For all its untrustworthiness, WHOIS is still great for cheating on tests like this—and this is one of the few tests on which I recommend cheating as much as possible.
If WHOIS is such a great tool, why don't registrars like MarkMonitor put it somewhat more prominently on their web site, possibly explaining what can it be useful for?
It’s all those idiot marketing types, at banks just like other businesses, that insist on using a zillion different domains for every marketing gimmick. Line the marketing people against a wall and execute them by firing squad, then change the bank’s web structure to use logical subdomains of their one main domain.
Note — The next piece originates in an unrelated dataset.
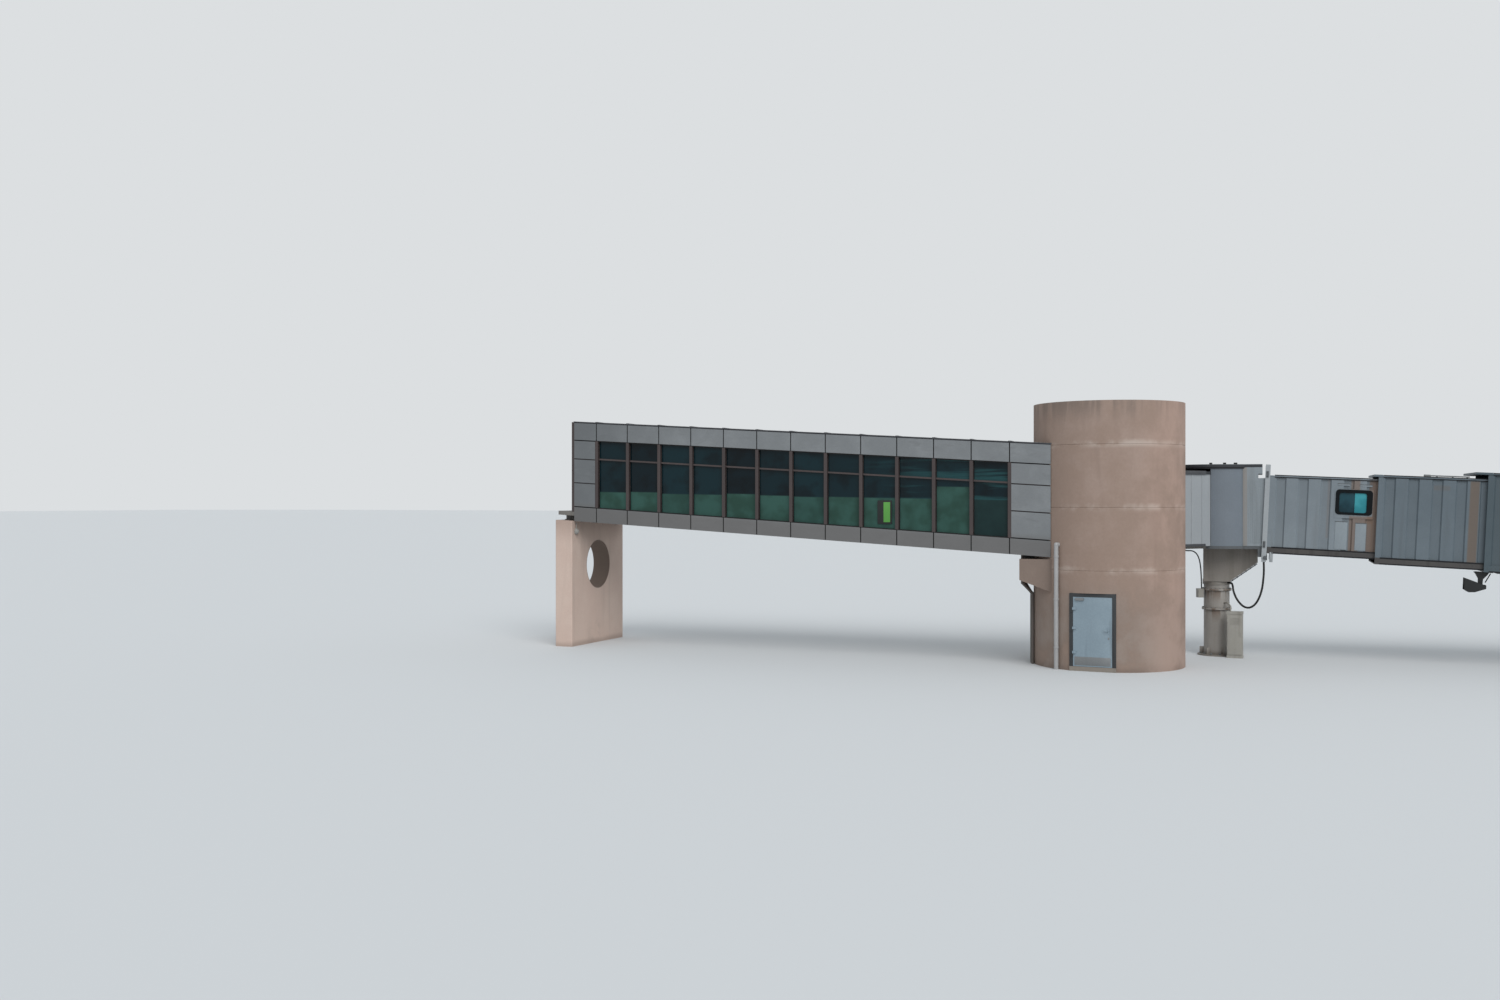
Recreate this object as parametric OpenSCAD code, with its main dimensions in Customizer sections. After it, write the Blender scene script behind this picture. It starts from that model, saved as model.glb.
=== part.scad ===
// Apron drive passenger boarding bridge at half scale, in millimetres.
// Origin: tower axis at ground. +X runs along the glazed link away from the terminal, +Z up.

/* [Glazed link] */
// Outside width of the link over its cladding
link_w = 1950; // [1700:10:2050]
// Height of the link's cladding, underside to roof edge
link_h = 1900; // [1700:10:2100]
// Fall of the link towards the tower, as rise over run
link_slope = 0.061; // [0.02:0.001:0.08]
// Underside of the cladding where the link meets the tower
link_z = 1835; // [1600:5:2000]
// Number of glazed bays
link_bays = 12; // [6:1:16]
// Width of one glazed bay
link_bay_w = 657; // [500:1:750]
// Length of the solid bay at the terminal end
link_start_w = 490; // [300:5:700]
// Length of the solid bay at the tower end
link_end_w = 705; // [500:5:900]
// Height of the top row of panels
link_top_band = 345; // [200:5:450]
// Height of the bottom row of panels
link_low_band = 288; // [200:4:400]
// Height of the upper panes above the transom
link_upper_pane = 355; // [250:5:500]
// Thickness of a cladding panel
link_panel_t = 30; // [15:1:40]
// Open joint between cladding panels
link_joint = 20; // [6:1:30]
// Thickness of the wall frame behind the panels
link_frame_t = 40; // [25:1:60]
// Width of a mullion
mullion_w = 60; // [30:2:90]
// How far the mullions stand in front of the wall frame
mullion_proud = 25; // [8:1:29]
// Thickness of the glass
glass_t = 12; // [6:1:16]
// Depth of the two floor beams
link_beam_h = 100; // [60:5:140]
// Width of a floor beam's flanges
link_beam_w = 110; // [60:5:160]
// Distance of each floor beam from the centre line
link_beam_y = 640; // [400:5:720]
// Thickness of the link's floor
link_deck_t = 75; // [50:5:120]
// Thickness of the link's roof
link_roof_t = 60; // [40:5:100]

/* [Pylon] */
// Thickness of the concrete pylon along the link
pylon_t = 360; // [250:10:500]
// Width of the pylon across the link
pylon_w = 2100; // [1900:10:2400]
// Diameter of the round hole through the pylon
pylon_hole_d = 930; // [500:10:1100]
// Height of the hole's centre above ground
pylon_hole_z = 1540; // [1200:10:1600]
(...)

It's hard to tell in this case, just by looking at the domains, as to whether they were registered with marketing intent, or registered by others then seized with the force of law (and held in perpetuity so it won't happen again). Some of them are clearly the latter kind; others, not so much. It's also not clear whether "using a zillion different domains" is intrinsically a bad idea, particularly for a large organisation. This can be used to produce an illusion of choice. There may be so many brands in a given market that the consumer limits his evaluation to a small number of prominent ones. Under those conditions, a seller is at an advantage if he floods the market with brands, none of which are obviously related to each other. In this way, a consumer may decide to evaluate five "separate" brands, not realising that three of them are just different entrances to the same shop. Marketing deals with people's perceptions and desires, and is thus far removed from structure and logic.